I want to emphasize that there are two important elements to healthy classroom management here. One belongs to the teacher, keeping a clear understanding of the situation, not allowing oneself to get triggered, refraining from reacting to the triggering behavior, and maintaining healthy boundaries to preserve your own sanity. The other belongs to the student who is suffering and acting out in one of the four mistaken ways. The student needs to feel seen, understood, appreciated, and guided in a healthier way.
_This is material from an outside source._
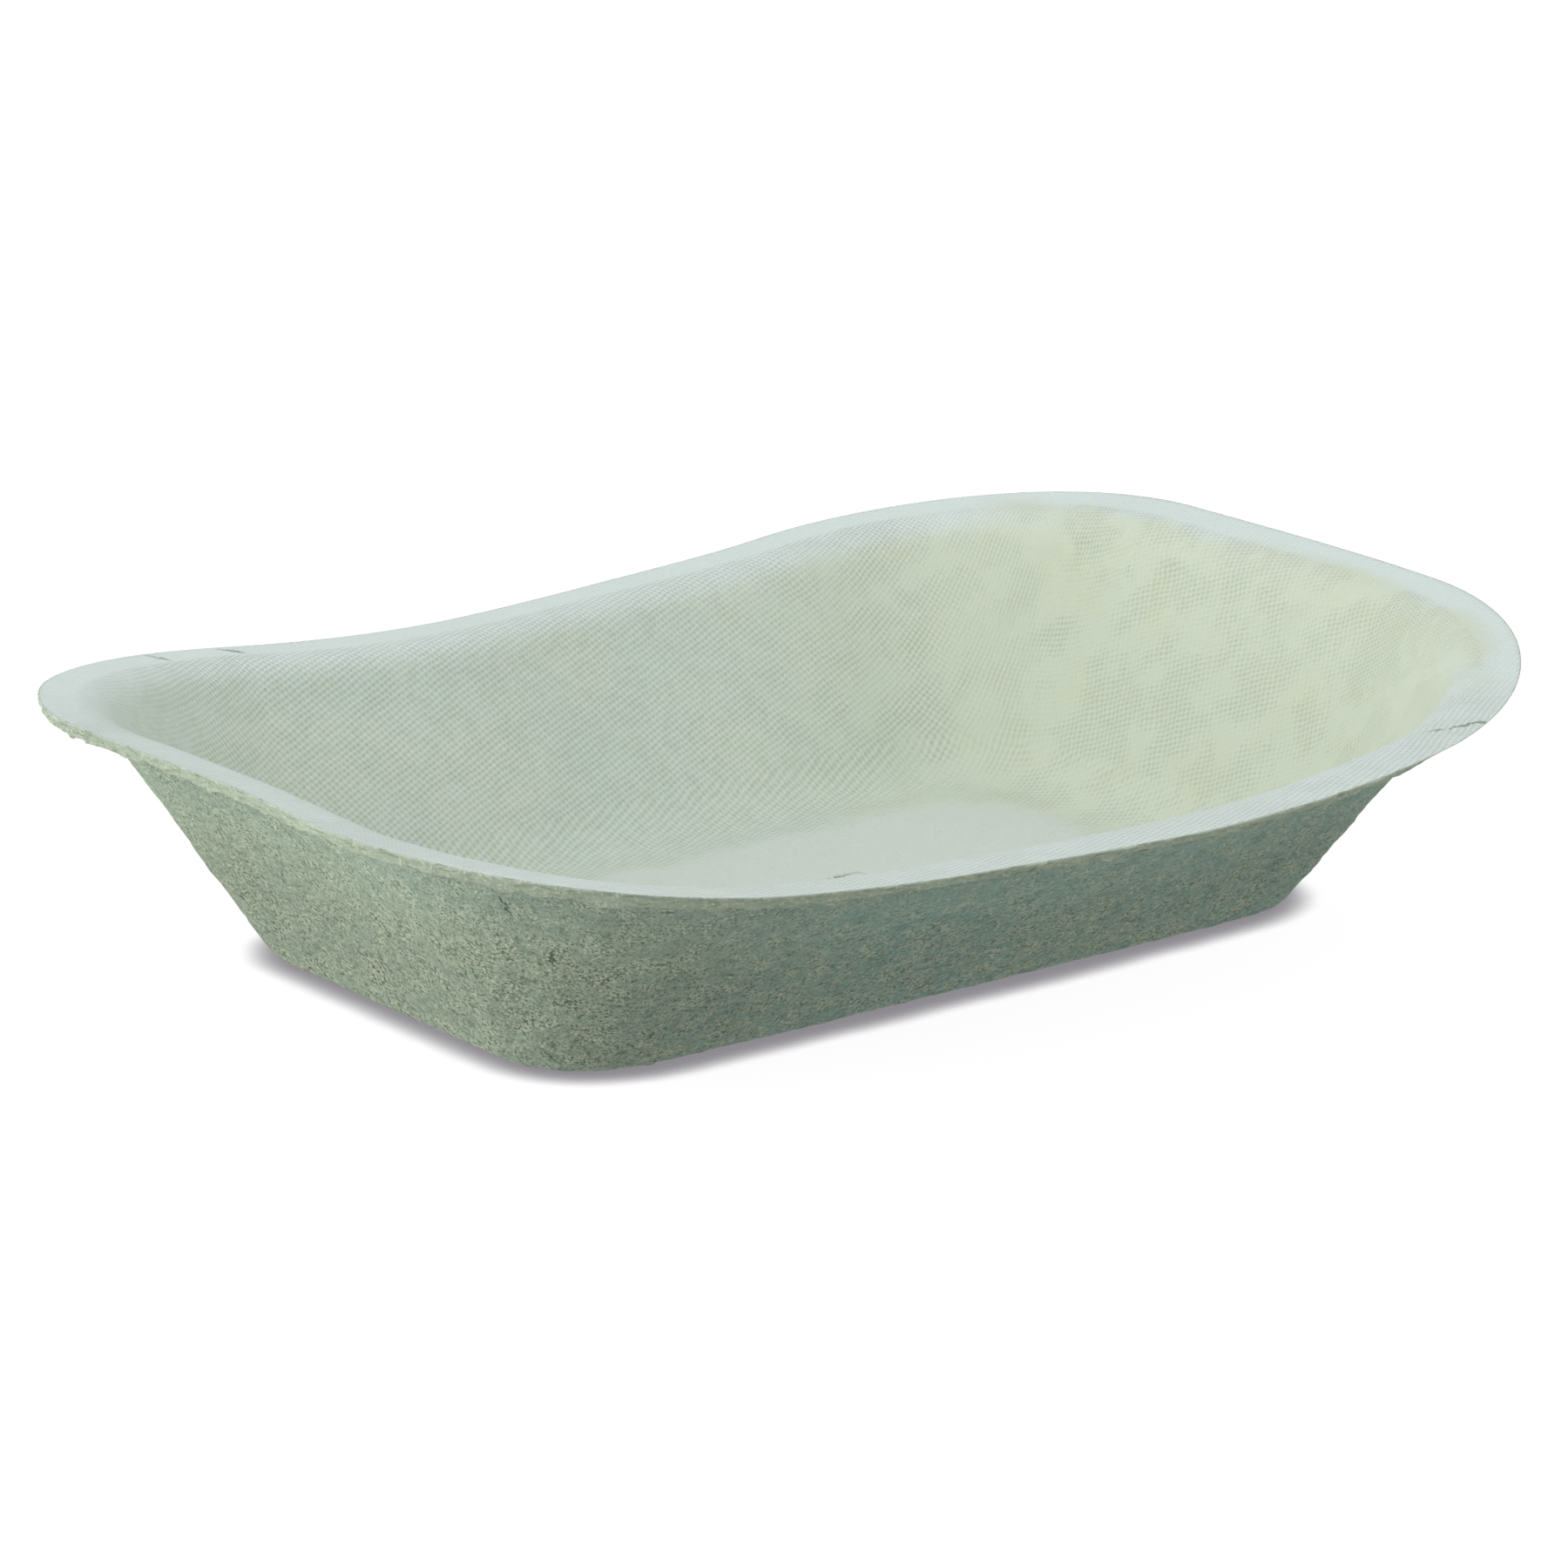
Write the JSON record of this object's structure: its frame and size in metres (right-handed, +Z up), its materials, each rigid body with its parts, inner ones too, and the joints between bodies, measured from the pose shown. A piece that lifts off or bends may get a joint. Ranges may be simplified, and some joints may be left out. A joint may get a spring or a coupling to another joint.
{
  "type": "kidney dish",
  "caption": "Shallow hospital dish moulded in one piece from paper pulp: soft-cornered and slightly bean-shaped, with flared walls and a dipping flange.",
  "frame": {"origin": "centre of the bounding box in plan, on the surface that the dish stands on", "axes": "+X along the dish's length, +Y to the long side that curves in, +Z up out of the dish"},
  "size_m": [0.2556, 0.1936, 0.0514],
  "materials": {
    "moulded_pulp": "matt, mesh-printed inside, rough fibres outside"
  },
  "bodies": {
    "root": {"dish": "moulded_pulp"}
  },
  "joints": []
}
But because the student is still developmentally a child -- with a child's incompletely formed sense of judgment and executive function -- plus whatever other factors are at play in the child's outside life situation, this is one of the most important situations in which to understand that telling is not teaching. This is the real genius of Dreikurs' approach. He understands that the language of actions is the only way in which the adult can successfully reach the child with these messages. It has to take place at an unconscious level. And it is by taking this approach and following it all the way through that a teacher can reach and encourage the student to follow the better, more effective and healthier path.
To put it another way, we have to use psychodynamic wisdom in order to achieve psychological goals.